Hi,
I'm looking for advice / hypotheses. I encountered some results that I am confused about during my research. I have narrowed it down to what appears to be that TNT treats internal gaps ('-') differently from leading gaps at the beginning of the sequence.
To test this I artificially added gaps '-' to the classic primates cytb dataset.
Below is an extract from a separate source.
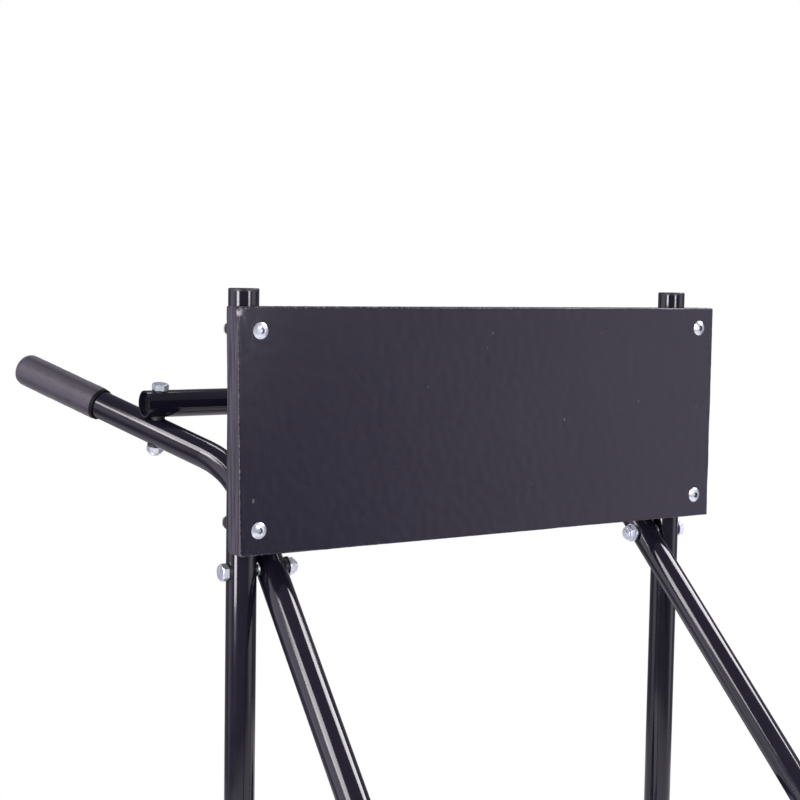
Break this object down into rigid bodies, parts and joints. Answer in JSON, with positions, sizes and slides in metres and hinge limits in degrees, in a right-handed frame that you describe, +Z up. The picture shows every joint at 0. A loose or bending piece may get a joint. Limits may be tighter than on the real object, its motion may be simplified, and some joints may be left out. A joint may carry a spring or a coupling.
{
  "type": "outboard motor stand cart",
  "caption": "Two-wheeled tube stand with a wooden clamp board between two uprights, and splayed legs that bend back into handles with grips.",
  "frame": {"origin": "middle of the footprint, on the floor under the stand", "axes": "+X to the right for someone facing the board's clamp side, which looks along -Y, +Y to the handles behind it, +Z up"},
  "size_m": [0.68, 0.8556, 0.7987],
  "materials": {
    "board_paint": "satin black paint over plywood",
    "frame_paint": "gloss black powder coat",
    "zinc": "bright zinc plate",
    "saddle_plastic": "matt black",
    "cap_plastic": "satin black",
    "grip_foam": "matt foam rubber",
    "foot_rubber": "matt rubber",
    "tyre_rubber": "matt rubber",
    "air_tube_rubber": "matt rubber",
    "rim_paint": "silver-grey paint",
    "bearing_steel": "ground steel"
  },
  "bodies": {
    "frame": {"axle": "zinc", "axle_spacers": "zinc", "axle_split_pins": "zinc", "axle_washers": "zinc", "board_lock_nuts": "zinc", "board_saddle_washers": "saddle_plastic", "board_screws": "zinc", "front_cross_bolts": "zinc", "front_cross_lock_nuts": "zinc", "front_cross_plugs": "cap_plastic", "front_cross_saddle_washers": "saddle_plastic", "front_cross_tube": "frame_paint", "handle_cross_bolts": "zinc", "handle_cross_lock_nuts": "zinc", "handle_cross_plugs": "cap_plastic", "handle_cross_saddle_washers": "saddle_plastic", "handle_cross_spacers": "saddle_plastic", "handle_cross_tube": "frame_paint", "left_foot": "foot_rubber", "left_grip": "grip_foam", "left_leg_and_handle": "frame_paint", "left_side_rail": "frame_paint", "left_upright": "frame_paint", "leg_bolts": "zinc", "leg_lock_nuts": "zinc", "leg_saddle_washers": "saddle_plastic", "leg_washers": "zinc", "mounting_board": "board_paint", "rail_bolts": "zinc", "rail_lock_nuts": "zinc", "rail_saddle_washers": "saddle_plastic", "rear_cross_bolts": "zinc", "rear_cross_lock_nuts": "zinc", "rear_cross_plugs": "cap_plastic", "rear_cross_saddle_washers": "saddle_plastic", "rear_cross_tube": "frame_paint", "right_foot": "foot_rubber", "right_grip": "grip_foam", "right_leg_and_handle": "frame_paint", "right_side_rail": "frame_paint", "right_upright": "frame_paint", "upright_bottom_caps": "cap_plastic", "upright_top_caps": "cap_plastic"},
    "left_wheel": {"left_tyre": "tyre_rubber", "left_inner_tube": "air_tube_rubber", "left_outer_rim_half": "rim_paint", "left_inner_rim_half": "rim_paint", "left_hub": "rim_paint", "left_bearings": "bearing_steel", "left_rim_bolts": "zinc", "left_rim_nuts": "zinc"},
    "right_wheel": {"right_tyre": "tyre_rubber", "right_inner_tube": "air_tube_rubber", "right_outer_rim_half": "rim_paint", "right_inner_rim_half": "rim_paint", "right_hub": "rim_paint", "right_bearings": "bearing_steel", "right_rim_bolts": "zinc", "right_rim_nuts": "zinc"}
  },
  "joints": [
    {"name": "left_wheel_spin", "type": "hinge", "parent": "frame", "child": "left_wheel", "pos_m": [-0.2925, 0.14756, 0.127], "axis": [1, 0, 0], "continuous": true},
    {"name": "right_wheel_spin", "type": "hinge", "parent": "frame", "child": "right_wheel", "pos_m": [0.2925, 0.14756, 0.127], "axis": [1, 0, 0], "continuous": true}
  ]
}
So the original sequence might look like (I have shortened the full sequence here with ...):
Saimiri_sciureus ATGACCTCACCCCGCAAAACACACCCTTTAACAAAAATCATTAATAACTCCTTTATCGACCTTCCTACACCATCCAACATCTCT...
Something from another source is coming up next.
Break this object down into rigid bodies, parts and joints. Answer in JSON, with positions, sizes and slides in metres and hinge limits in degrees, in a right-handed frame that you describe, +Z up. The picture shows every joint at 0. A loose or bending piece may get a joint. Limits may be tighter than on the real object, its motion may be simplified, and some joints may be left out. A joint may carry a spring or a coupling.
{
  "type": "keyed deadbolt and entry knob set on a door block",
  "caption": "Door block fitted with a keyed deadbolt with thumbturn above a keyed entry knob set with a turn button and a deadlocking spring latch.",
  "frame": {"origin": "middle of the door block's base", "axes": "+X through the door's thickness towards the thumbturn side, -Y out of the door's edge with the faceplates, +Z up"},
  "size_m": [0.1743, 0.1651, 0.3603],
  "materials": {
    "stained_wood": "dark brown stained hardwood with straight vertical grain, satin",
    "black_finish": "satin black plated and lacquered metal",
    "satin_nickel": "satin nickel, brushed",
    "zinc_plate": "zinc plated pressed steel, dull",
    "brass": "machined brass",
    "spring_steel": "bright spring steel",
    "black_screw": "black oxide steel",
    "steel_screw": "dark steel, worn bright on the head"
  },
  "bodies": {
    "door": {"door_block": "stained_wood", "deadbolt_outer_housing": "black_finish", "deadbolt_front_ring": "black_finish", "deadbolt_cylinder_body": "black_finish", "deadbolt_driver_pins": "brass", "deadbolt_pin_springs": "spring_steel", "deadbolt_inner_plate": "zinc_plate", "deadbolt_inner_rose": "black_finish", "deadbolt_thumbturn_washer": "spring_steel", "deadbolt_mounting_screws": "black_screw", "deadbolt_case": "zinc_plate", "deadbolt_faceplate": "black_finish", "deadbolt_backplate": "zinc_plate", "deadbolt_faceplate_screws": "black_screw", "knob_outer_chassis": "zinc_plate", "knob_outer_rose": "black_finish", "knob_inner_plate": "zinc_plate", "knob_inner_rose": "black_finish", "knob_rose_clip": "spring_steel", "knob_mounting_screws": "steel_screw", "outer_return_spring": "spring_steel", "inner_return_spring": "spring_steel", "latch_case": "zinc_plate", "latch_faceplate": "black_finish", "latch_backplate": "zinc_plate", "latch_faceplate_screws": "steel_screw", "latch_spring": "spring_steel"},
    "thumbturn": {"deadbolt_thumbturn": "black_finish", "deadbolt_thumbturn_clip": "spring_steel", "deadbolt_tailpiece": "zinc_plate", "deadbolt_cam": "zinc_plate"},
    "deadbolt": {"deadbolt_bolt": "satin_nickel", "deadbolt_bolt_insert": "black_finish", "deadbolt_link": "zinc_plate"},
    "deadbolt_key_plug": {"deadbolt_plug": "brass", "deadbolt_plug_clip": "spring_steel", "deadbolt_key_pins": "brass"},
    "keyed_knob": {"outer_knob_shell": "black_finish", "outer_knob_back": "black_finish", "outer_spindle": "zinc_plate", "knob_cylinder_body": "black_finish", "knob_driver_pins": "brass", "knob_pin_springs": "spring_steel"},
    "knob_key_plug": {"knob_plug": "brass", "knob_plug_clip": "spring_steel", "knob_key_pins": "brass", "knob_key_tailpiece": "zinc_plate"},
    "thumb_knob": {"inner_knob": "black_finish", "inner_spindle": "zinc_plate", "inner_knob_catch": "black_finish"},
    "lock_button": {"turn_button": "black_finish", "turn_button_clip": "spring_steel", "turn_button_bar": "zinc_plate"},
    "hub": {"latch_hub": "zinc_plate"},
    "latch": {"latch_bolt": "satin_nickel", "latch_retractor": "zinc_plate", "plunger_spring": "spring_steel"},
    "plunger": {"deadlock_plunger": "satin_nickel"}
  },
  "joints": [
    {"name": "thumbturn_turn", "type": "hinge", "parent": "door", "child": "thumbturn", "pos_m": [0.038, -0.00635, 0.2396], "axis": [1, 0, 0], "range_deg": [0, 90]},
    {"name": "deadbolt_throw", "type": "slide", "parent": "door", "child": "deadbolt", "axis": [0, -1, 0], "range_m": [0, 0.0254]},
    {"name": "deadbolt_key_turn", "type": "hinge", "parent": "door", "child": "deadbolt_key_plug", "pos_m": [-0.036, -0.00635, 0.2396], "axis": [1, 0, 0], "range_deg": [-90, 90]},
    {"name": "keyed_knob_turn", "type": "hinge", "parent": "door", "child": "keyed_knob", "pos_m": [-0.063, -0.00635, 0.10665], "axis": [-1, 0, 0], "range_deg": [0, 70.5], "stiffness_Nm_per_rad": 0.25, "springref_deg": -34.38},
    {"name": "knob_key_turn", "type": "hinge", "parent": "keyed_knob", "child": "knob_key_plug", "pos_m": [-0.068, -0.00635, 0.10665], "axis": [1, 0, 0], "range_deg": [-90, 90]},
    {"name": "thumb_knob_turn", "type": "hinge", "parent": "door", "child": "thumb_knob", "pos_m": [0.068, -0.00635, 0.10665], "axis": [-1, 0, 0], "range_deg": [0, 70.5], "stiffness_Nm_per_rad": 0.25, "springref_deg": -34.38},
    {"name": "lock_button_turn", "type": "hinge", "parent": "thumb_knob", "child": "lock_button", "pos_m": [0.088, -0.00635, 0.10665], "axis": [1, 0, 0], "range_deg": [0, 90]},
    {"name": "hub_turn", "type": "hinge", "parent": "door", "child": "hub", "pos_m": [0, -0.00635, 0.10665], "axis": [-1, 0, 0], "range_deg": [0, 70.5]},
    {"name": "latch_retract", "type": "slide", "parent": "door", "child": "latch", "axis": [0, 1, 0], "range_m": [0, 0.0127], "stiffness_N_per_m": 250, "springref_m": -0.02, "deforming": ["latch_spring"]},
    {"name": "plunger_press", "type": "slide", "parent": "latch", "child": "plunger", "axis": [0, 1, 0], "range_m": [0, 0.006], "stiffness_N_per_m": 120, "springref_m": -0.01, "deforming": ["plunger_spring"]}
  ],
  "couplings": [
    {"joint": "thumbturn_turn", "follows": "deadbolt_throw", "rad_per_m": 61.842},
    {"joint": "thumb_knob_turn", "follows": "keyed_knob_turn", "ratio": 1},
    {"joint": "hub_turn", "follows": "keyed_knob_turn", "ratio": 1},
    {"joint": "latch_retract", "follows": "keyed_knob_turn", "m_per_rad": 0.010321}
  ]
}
Cebus_albifrons ATGACCTCTCCCCGCAAAACACACCCATTAATAAAAA...
I modified many of the sequences to replace some of the leading characters with gaps like this (Dataset B):
Saimiri_sciureus --------------------------------------------------CTTTATCGACCTTCCTACACCATCCAACATCTCT...
Cebus_albifrons ----------CCCGCAAAACACACCCATTAATAAAAA...
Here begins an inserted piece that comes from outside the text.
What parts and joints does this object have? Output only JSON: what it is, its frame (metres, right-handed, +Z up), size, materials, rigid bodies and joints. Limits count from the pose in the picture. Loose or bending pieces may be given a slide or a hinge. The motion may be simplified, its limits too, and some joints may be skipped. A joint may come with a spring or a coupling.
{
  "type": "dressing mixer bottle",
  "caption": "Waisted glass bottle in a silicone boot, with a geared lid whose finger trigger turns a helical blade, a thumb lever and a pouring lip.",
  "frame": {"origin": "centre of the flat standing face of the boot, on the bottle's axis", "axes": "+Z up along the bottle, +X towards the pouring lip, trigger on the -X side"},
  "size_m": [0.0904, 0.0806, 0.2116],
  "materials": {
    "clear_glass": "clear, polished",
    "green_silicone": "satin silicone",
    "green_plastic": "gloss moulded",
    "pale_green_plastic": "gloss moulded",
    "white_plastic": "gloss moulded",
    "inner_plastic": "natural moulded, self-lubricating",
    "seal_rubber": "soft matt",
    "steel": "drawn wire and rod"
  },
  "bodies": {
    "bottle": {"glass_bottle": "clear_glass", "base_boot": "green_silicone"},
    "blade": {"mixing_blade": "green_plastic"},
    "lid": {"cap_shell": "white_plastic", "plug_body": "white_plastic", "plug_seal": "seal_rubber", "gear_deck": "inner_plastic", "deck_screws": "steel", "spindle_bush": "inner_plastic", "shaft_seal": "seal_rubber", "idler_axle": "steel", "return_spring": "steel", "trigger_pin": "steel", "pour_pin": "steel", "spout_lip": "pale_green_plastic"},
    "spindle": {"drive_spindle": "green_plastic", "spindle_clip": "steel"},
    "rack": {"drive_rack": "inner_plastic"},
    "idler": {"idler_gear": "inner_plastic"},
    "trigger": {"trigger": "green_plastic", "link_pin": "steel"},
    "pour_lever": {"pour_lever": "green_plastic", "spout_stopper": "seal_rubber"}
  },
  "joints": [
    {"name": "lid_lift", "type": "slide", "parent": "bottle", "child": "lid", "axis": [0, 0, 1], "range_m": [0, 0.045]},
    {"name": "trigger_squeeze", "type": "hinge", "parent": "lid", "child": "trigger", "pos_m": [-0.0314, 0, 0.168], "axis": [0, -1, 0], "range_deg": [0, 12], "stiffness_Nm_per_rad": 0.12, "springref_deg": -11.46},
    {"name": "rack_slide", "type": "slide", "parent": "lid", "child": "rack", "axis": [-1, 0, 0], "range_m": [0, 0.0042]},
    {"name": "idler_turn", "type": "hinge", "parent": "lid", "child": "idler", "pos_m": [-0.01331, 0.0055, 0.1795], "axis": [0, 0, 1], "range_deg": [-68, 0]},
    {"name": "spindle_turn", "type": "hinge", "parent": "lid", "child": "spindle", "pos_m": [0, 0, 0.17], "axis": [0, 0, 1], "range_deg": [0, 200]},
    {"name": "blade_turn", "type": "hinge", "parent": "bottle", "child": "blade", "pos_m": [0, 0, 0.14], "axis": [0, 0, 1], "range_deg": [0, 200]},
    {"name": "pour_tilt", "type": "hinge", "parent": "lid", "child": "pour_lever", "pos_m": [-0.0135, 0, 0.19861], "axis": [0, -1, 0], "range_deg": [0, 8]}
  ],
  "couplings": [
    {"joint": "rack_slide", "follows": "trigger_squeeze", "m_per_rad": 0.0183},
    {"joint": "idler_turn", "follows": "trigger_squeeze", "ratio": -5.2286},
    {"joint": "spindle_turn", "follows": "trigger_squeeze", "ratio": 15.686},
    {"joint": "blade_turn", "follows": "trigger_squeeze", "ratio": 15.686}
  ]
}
and compared the resulting trees with ones where I added a dummy 'A' in front of all of the sequences like this (Dataset A):
Saimiri_sciureus A--------------------------------------------------CTTTATCGACCTTCCTACACCATCCAACATCTCT...
Cebus_albifrons A----------CCCGCAAAACACACCCATTAATAAAAA...
So the only difference between Dataset A and Dataset B is a leading 'A' in each sequence before the gaps.
The trees from the analysis on dataset A are significantly worse (nrf of 0.65 with 5 different random starting seeds) than the trees from dataset B (nrf around 0.2).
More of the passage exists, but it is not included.